Petitioner further argues that Respondent should be required to produce the Earlier Trial Transcripts in their entirety because, according to Petitioner, the Court's Order dated November 3, 2021, adopted Petitioner's view that the SCR included all Earlier Trial Transcripts in their entirety. See ECF No. 25. The Court disagrees. The Court's Order denied Petitioner's motion for a pre-motion conference in which Petitioner argued that the SCR Order required Respondent to file the Earlier Trial Transcripts in their entirety. See Dkt. Entry 11/3/2021. On its face, the Order dated November 3, 2021, required Respondent-who at the time had only filed excerpts of the Section 440.10 Record with its answer-to file copies of a “trial transcript” and any others only to the extent that they had previously been included in the parties' appellate and postconviction motion briefs and supporting papers. See id.; ECF No. 4 ¶ 3.

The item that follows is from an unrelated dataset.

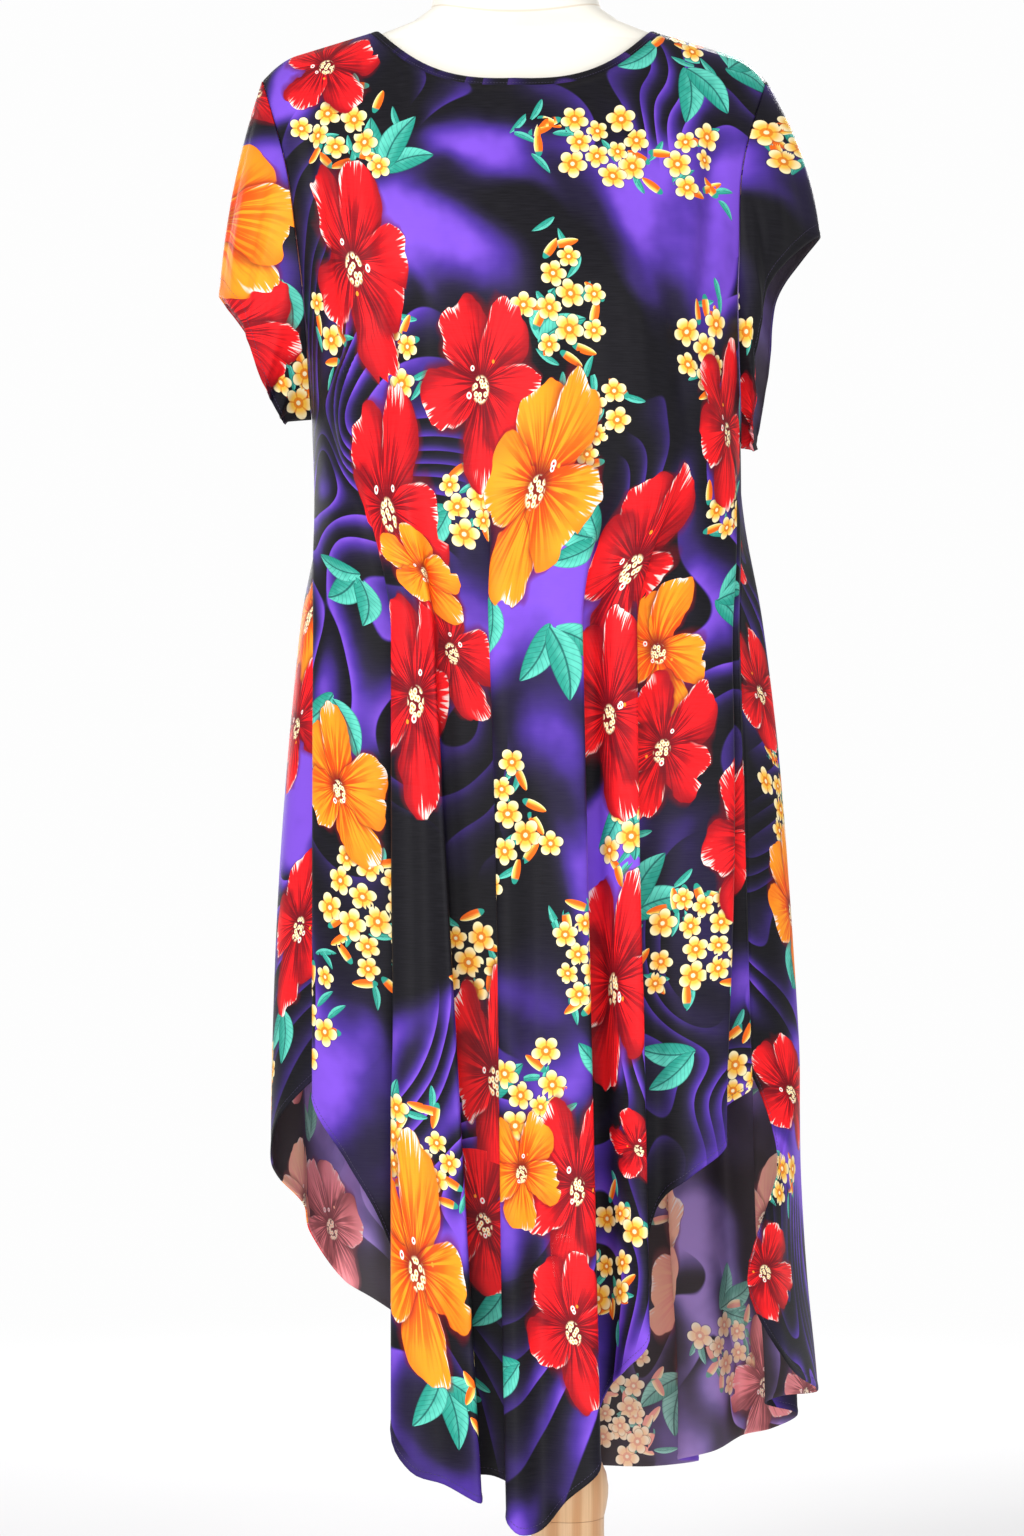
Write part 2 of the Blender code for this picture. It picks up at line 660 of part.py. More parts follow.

Rule 5(c) of the Rules Governing § 2254 Cases addresses a respondent's obligations to attach records to the answer. See Zelaya v. New York, No. 19 Civ. 7140 (RRM), 2021 WL 1210352, at *2 (E.D.N.Y. Mar. 31, 2021). “However, ‘Rule 5 serves to assist the court, not the petitioner, '” and the “rule does not empower a petitioner to compel production of transcripts for their personal legal use.” Id. (quoting Monko v. Senkowski, No. 97 Civ. 2895 (DRH) (ARL), 2009 WL 10441652, at *2 (E.D.N.Y. July 6, 2009)). Although Respondent did not submit the full transcripts from the earlier trials, his “submissions suffice to allow the Court to adjudicate [the petitioner's] claims, and [the petitioner] does not have any further right to state-court transcripts or their translations.” Zelaya, 2021 WL 1210352, at *2 (“The State has fully complied with Rule 5(c) by submitting those portions of the trial transcripts relevant to the petition.”).
V. Conclusion
In light of the foregoing, Petitioner's motion to compel Respondent to submit the full transcripts for earlier trials is denied. See ECF No. 22.